Parents try to be helpful, but because it comes out of the parent’s mouth, it is not interesting. The solution can be to have a variety of things around that they like to do. They will remember where all the fun stuff is, then the fun stuff will remind them of options to get out of the boredom.
Enlist your child in the solution process. Ask questions to get them thinking: Are you looking for company, or something to do on your own? Help them understand if the boredom is from what they are doing or what company they want. Rather than say, “Why don’t you _____”, say, “I remember that you liked _____ .” This small change is verbiage could alleviate any defensiveness. It pays off to support them while their brains grow and develop until problem solving becomes natural.
Stacy McCrory, MA, MFT of Santa Barbara, says to take your child outside. Depending on the age, have him or her build something, draw with chalk, dig, create a fort, collect bugs — whatever is of interest. This is a time for your child to experience nature.

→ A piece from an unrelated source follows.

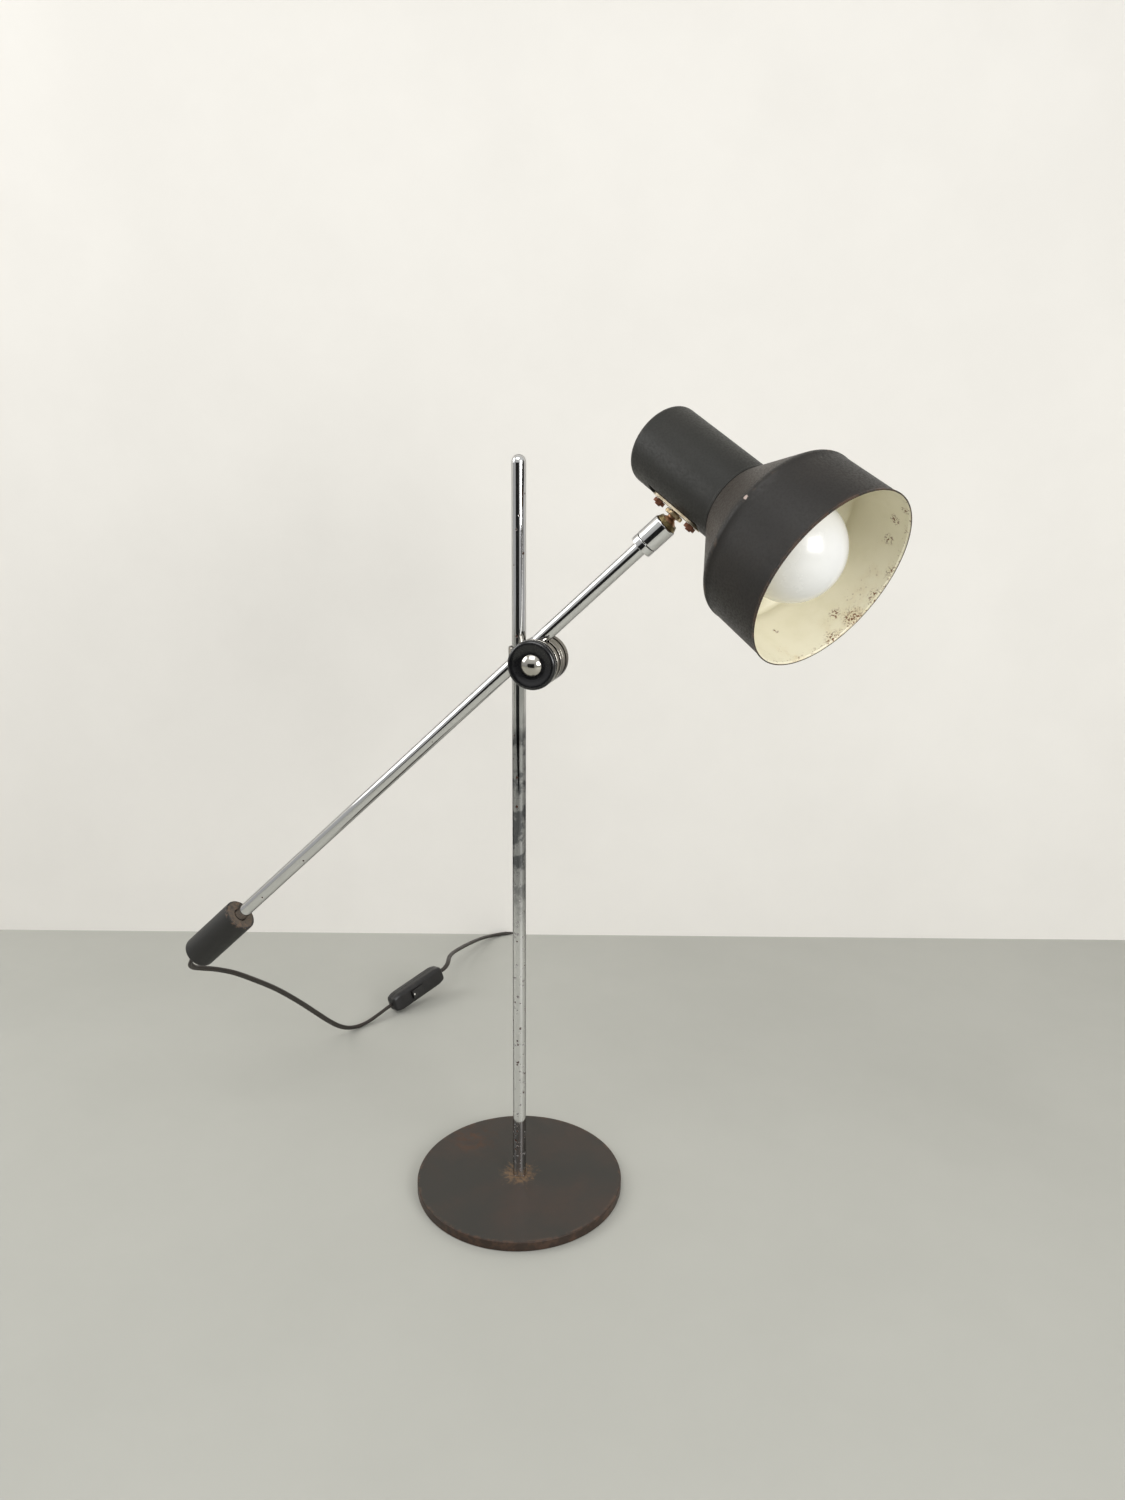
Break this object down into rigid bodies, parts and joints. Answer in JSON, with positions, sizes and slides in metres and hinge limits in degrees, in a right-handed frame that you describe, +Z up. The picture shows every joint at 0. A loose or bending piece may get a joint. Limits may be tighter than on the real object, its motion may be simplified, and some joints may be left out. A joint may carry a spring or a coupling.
{
  "type": "counterbalanced desk lamp",
  "caption": "Work lamp on a round steel base: chromed pole with a friction clamp, a slanted counterweighted arm and a bell shade on a ball swivel, with a lead, inline switch and plug.",
  "frame": {"origin": "centre of the base's underside, on the felt that rests on the table", "axes": "+Z up along the pole; the arm lies in a plane along X with the shade towards +X; the clamp's knob faces -Y"},
  "size_m": [0.5482, 0.6719, 0.6053],
  "materials": {
    "base_steel": "worn dark paint with rust at the rim",
    "felt": "felt",
    "chrome": "chrome with rust pits",
    "nickel": "dull nickel plate",
    "rusty_steel": "rusted",
    "brass": "tarnished",
    "bakelite": "polished",
    "black_paint": "matt",
    "shade_paint": "matt charcoal outside, pale enamel inside",
    "opal_glass": "white opal",
    "rubber": "matt",
    "black_plastic": "satin"
  },
  "bodies": {
    "base": {"base_felt": "felt", "base_disc": "base_steel", "cord_hanging": "rubber", "cord_floor": "rubber", "cord_coil": "rubber", "plug_relief": "black_plastic", "plug_body": "black_plastic", "plug_pin_1": "nickel", "plug_pin_2": "nickel", "switch_front": "black_plastic", "switch_back": "black_plastic", "switch_screw_1": "nickel", "switch_screw_2": "nickel", "rocker_pin": "nickel"},
    "column": {"pole": "chrome", "pole_cap": "chrome", "pole_washer": "rusty_steel", "pole_nut": "rusty_steel"},
    "clamp": {"pole_clamp": "chrome", "clamp_bolt": "nickel"},
    "clamp_knob": {"knob": "bakelite", "knob_insert": "brass", "knob_dome": "chrome"},
    "jaws": {"jaw_rear": "chrome", "jaw_front": "chrome"},
    "arm": {"arm_tube": "chrome", "arm_flex": "rubber", "ferrule_collar": "chrome", "counterweight": "black_paint", "cord_grommet": "rubber"},
    "swivel": {"swivel_sleeve": "chrome", "swivel_lip": "brass"},
    "stud": {"ball_stud": "rusty_steel", "lock_nut": "rusty_steel"},
    "head": {"bracket_plate": "nickel", "bracket_screw_1": "rusty_steel", "bracket_nut_1": "rusty_steel", "bracket_screw_2": "rusty_steel", "bracket_nut_2": "rusty_steel", "stud_nut": "nickel", "head_flex": "rubber", "neck_cover": "shade_paint", "shade": "shade_paint", "lampholder_strap": "nickel", "lampholder_nipple": "brass", "nipple_nut": "brass", "lampholder_cap": "bakelite", "lampholder_body": "bakelite", "lampholder_shell": "brass", "lampholder_contact": "brass", "bulb_glass": "opal_glass", "bulb_cap": "nickel", "bulb_insulator": "bakelite", "bulb_contact": "brass"},
    "rocker": {"switch_rocker": "black_plastic"}
  },
  "joints": [
    {"name": "pole_turn", "type": "hinge", "parent": "base", "child": "column", "pos_m": [0, 0, 0.008], "axis": [0, 0, 1], "range_deg": [-180, 180], "deforming": ["cord_hanging"]},
    {"name": "clamp_height", "type": "slide", "parent": "column", "child": "clamp", "axis": [0, 0, 1], "range_m": [-0.145, 0.125], "deforming": ["cord_hanging"]},
    {"name": "knob_turn", "type": "hinge", "parent": "clamp", "child": "clamp_knob", "pos_m": [0.0176, -0.0255, 0.4332], "axis": [0, -1, 0], "range_deg": [0, 360]},
    {"name": "arm_tilt", "type": "hinge", "parent": "clamp", "child": "jaws", "pos_m": [0.0176, -0.0145, 0.4332], "axis": [0, -1, 0], "range_deg": [-75, 15], "deforming": ["cord_hanging"]},
    {"name": "arm_slide", "type": "slide", "parent": "jaws", "child": "arm", "axis": [0.7285, 0, 0.685], "range_m": [-0.03, 0.25], "deforming": ["cord_hanging"]},
    {"name": "sleeve_turn", "type": "hinge", "parent": "arm", "child": "swivel", "pos_m": [0.10586, -0.0145, 0.52999], "axis": [0.7285, 0, 0.685], "range_deg": [-60, 120]},
    {"name": "stud_tilt", "type": "hinge", "parent": "swivel", "child": "stud", "pos_m": [0.10586, -0.0145, 0.52999], "axis": [-0.5213, -0.6488, 0.5544], "range_deg": [-37, 13]},
    {"name": "head_turn", "type": "hinge", "parent": "stud", "child": "head", "pos_m": [0.10586, -0.0145, 0.52999], "axis": [0.6182, 0.1608, 0.7694], "range_deg": [-45, 145]},
    {"name": "rocker_tip", "type": "hinge", "parent": "base", "child": "rocker", "pos_m": [-0.19693, 0.25558, 0.01767], "axis": [-0.2603, -0.1131, 0.9589], "range_deg": [-12, 0]}
  ]
}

Typically parents will insist that their children go outside, and the children will insist that it won’t work for them. The whining might continue for a little, but what ends up happening is the children will get industrious and creative. They will come back into the house happy, involved and refreshed.
Christopher Taibbi, teacher and author, has associated that often “gifted” children experience boredom. They might feel “uninspired” or that what they are doing is a “waste of time.” Gifted children want the meaning behind the action. If it doesn’t make sense to them, it becomes menial, or boring.
Taibbi explains that the solution to boredom for gifted children is to explain the reason or real life meaning to what they are doing, and to teach them that life is full of some boring moments and that valuable growth comes from facing those moments.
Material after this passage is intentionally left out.